Vyacheslav Cheltuev è uno sciamano che ha ereditato questi poteri dalla famiglia. “Nella mia famiglia sono tutti sciamani - spiega -. Non è una pratica che si insegna, non è una scuola. Quando avevo 16-17 anni, ho iniziato a sentire degli avvertimenti da parte degli spiriti. All’epoca non sapevo ancora nulla, avevo solo tanta paura. Avevo persino paura a dormire, perché questi segnali arrivavano di notte.
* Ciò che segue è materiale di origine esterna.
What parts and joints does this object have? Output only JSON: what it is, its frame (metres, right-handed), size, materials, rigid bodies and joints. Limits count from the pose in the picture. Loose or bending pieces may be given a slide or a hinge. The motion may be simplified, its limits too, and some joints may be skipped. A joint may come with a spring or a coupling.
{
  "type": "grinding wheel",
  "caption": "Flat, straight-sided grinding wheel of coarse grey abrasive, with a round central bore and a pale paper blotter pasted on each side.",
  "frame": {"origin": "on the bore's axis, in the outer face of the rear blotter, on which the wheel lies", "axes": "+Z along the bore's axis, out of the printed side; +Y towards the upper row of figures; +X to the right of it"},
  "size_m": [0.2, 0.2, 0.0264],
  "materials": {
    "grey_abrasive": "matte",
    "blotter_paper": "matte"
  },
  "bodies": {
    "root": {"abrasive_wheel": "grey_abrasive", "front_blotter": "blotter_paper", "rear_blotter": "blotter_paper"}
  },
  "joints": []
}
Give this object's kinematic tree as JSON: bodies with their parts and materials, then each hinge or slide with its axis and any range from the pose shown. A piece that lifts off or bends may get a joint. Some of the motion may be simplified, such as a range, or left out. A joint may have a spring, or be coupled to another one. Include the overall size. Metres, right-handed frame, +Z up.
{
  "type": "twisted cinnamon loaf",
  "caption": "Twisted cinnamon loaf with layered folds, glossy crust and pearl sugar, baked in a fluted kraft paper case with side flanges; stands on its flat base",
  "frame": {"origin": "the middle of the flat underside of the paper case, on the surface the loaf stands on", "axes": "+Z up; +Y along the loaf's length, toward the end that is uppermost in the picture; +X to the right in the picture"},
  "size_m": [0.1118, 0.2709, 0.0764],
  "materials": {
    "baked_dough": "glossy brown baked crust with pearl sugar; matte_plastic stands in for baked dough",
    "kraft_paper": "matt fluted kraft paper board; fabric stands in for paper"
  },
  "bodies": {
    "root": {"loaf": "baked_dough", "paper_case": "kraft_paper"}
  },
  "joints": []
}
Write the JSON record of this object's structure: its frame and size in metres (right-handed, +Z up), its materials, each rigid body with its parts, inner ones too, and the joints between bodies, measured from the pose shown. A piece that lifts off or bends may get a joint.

In passato mi avrebbero rinchiuso in un reparto di psichiatria, ma io conoscevo il futuro, potevo avvertire la gente”.
Dobrynya Satin pratica la musica tradizionale dell’Altaj. “Il mio strumento si chiama topshur, è un liuto a due o tre corde e aiuta colui che svolge il rituale a entrare in una sorta di trance”.
Il nord dell’Altaj è abitato da kumanditsy, tubalary e chelkantsy, popoli di lingua turca e di origine ugro-finnico. Si fanno chiamare “gli uomini della tajga”. I chelkantsy vivono ancora oggi di pesca tradizionale.
“I nostri antenati tubalary erano impegnati nell’agricoltura. Negli anni sovietici venne stabilito un piano: si doveva consegnare un certo numero di patate, di barbabietole, di ciliegie. Ricordo come mia madre lavorava il pellame e con esso realizzava dei cappotti, una pelliccia, un cappello - racconta Maria Kyzaeva -. E se capitava qualche disgrazia, chiedeva aiuto alle montagne. I nostri antenati hanno sempre creduto nella taiga. E anch’io ci credo ancora adesso”.
Ivan Cherloyakov è un insegnante di storia. Vive 120 km a est di Gorno-Altajsk, la capitale della Repubblica dell’Altaj. Cherloyakov racconta che i popoli degli Altaj che ricevettero il battesimo furono destinati a una vita difficile: “Volevano apparire più russi dei russi stessi. E i russi li prendevano in giro”.
Oltre alle piccole popolazioni, nell’Altaj esistono anche alcune comunità di vecchi credenti.